Ahhhhhhh…the melodious scent of lilacs is practically enough to put me into a trance. I can’t really think of another more distinctly memorable essence with such direct links to my childhood. And I know that I’ve heard other people say the same such thought.
Spring is currently well under way in Virginia. We planted a small runt-like lilac bush in our front yard a few years ago. I mean it was super scrawny, we no doubt got it for a song and hoped for the best (which not coincidentally is about the extent of my green thumb).
My mother always told me it takes at least three years for a large plant or tree to really get going. Well, it’s not nearly as full, robust and lush as we hope it gets, but it has grown tall and it has a small bounty of blooms. I’ve been out taking a few photos of it, and any other traces of flora (or fauna) that I come across in our yard.

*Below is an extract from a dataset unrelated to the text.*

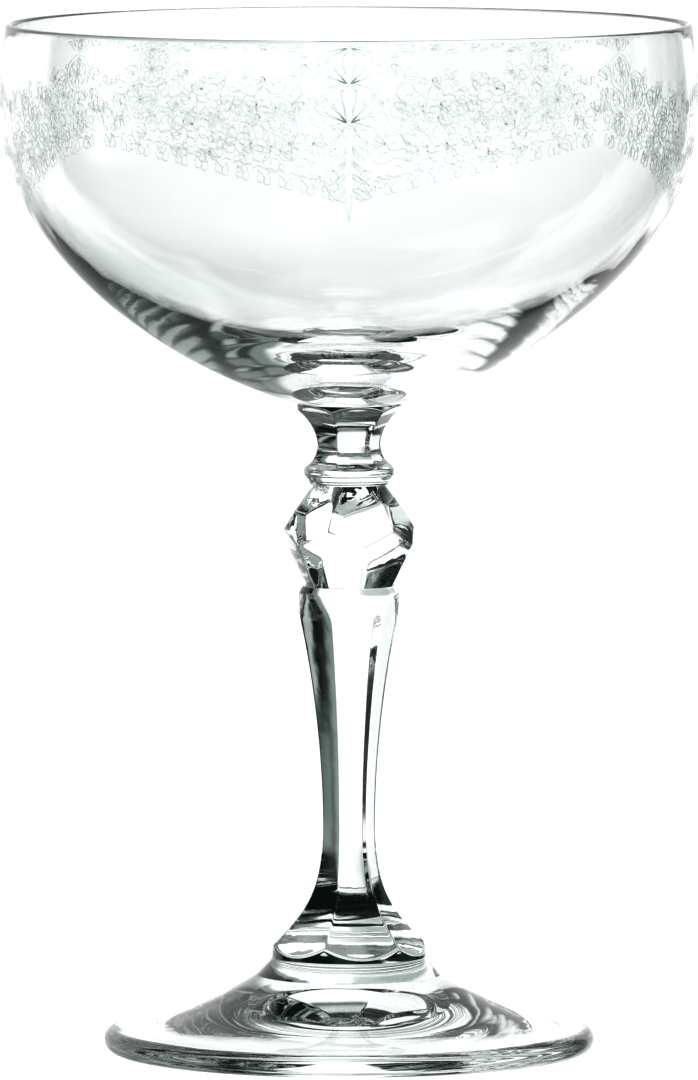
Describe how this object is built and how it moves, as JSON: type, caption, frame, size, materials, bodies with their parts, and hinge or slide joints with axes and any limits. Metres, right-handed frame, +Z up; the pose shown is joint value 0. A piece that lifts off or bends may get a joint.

A few days ago, I got a pretty cool shot with our house in the background. Not an easy feat as the top blooms are taller than me. Then a few more yesterday, Easter Sunday. A day which is always a big marker for rebirth and Spring, of course.
I swear that you can almost smell them just by looking at the photos, but then once I bury my nose in them I can tell you inhaling their gorgeous fragrance makes all the difference!
“I made wine from the lilac tree/Put my heart in its recipe/It makes me see what I want to see/And be what I want to be”
(Nina Simone lyrics)
We had two lilac bushes in our yard when I was growing up. In my mind they were huge, at least five or six feet tall. But I haven’t been able to find any pictures of them at this point.
The last time my memories served to describe the height of something was when I was convinced that the waves at Old Orchard Beach in Maine were also huge, at least four to five feet. This was after a family trip there when I was no more than 5.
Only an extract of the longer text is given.